Award-winning app tackling loneliness in Leeds wins funding from the European Space Agency
Careview, an award-winning app that tackles loneliness in Leeds by flagging social isolation hotspots, has secured funding from the European Space Agency to expand its use across the city.
The app, which recently won a coveted Innovation in TEC (Technology Enabled Care) Award, was commissioned by Leeds City Council to help identify people at risk of being socially isolated. Careview was created and developed by the Urban Sustainable Development Lab (USDL) and Public Health in the council with the aim of helping users look for links between social isolation and what they observe as they walk down the street. Using the app, frontline teams of community development workers can flag signs of loneliness in neighbourhoods, such as post piling up or rubbish building up in gardens.

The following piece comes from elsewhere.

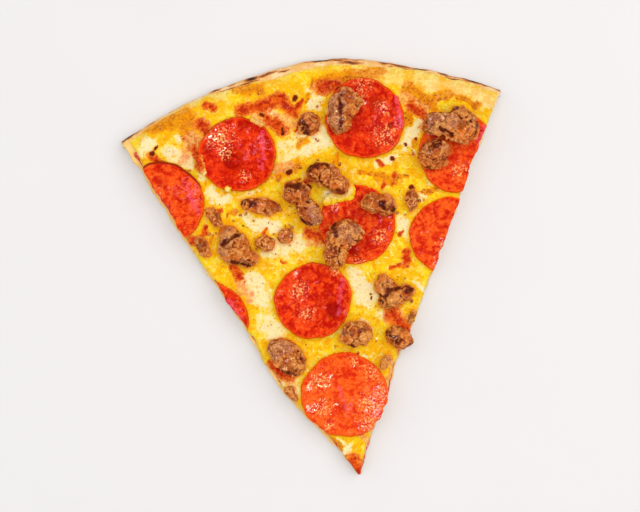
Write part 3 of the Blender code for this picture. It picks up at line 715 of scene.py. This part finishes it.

From this data, a secure heat map is drawn up that is available to all participating agencies operating across the city, including health professionals, police officers and charity workers. The European Space Agency funding will help add new functions to Careview so that outreach professionals can record their findings and actions when investigating the heat map. Additionally, it will help Careview explore new geographical areas of Leeds, and help identify more people in need of support.
To date, the information gathered by the app has dramatically increased the probability of teams finding socially isolated people and linking them with the services that can help them. It is estimated that, in terms of social value, the app could generate thousands of pounds worth of savings, particularly when deployed in the city’s 10 per cent most deprived neighbourhoods.
Councillor Rebecca Charlwood, Leeds City Council’s executive member for health, wellbeing and adults said: “Social isolation is a deep-rooted problem that disconnects people from their communities, leaving them difficult to identify and reach. Careview helps us find vulnerable people who need our support but do not access the services which could help them. From here, we can reconnect them and help them access the services they need through the existing networks we have in the city.
“I am very proud to see Leeds tackling this problem through innovation and the adoption of smart city technology, and I am excited to see the work of Careview continue to grow.”
Since Careview was trialled across the city last year, health professionals have been able to better coordinate and target outreach efforts to the streets where services are needed most. Non-health professionals have been able to support isolated individuals through the interactive referral and signposting tools found in the app.
Leeds City Council has worked closely with the NHS on Careview, with the latter providing funding to aid in its development. Additionally, mHabitat, a member of the Leeds and York Partnership NHS Foundation Trust, independently evaluated the initial pilot, and NHS partners from Primary Care and the Leeds Clinical Commissioning Group have provided advice and support for the app.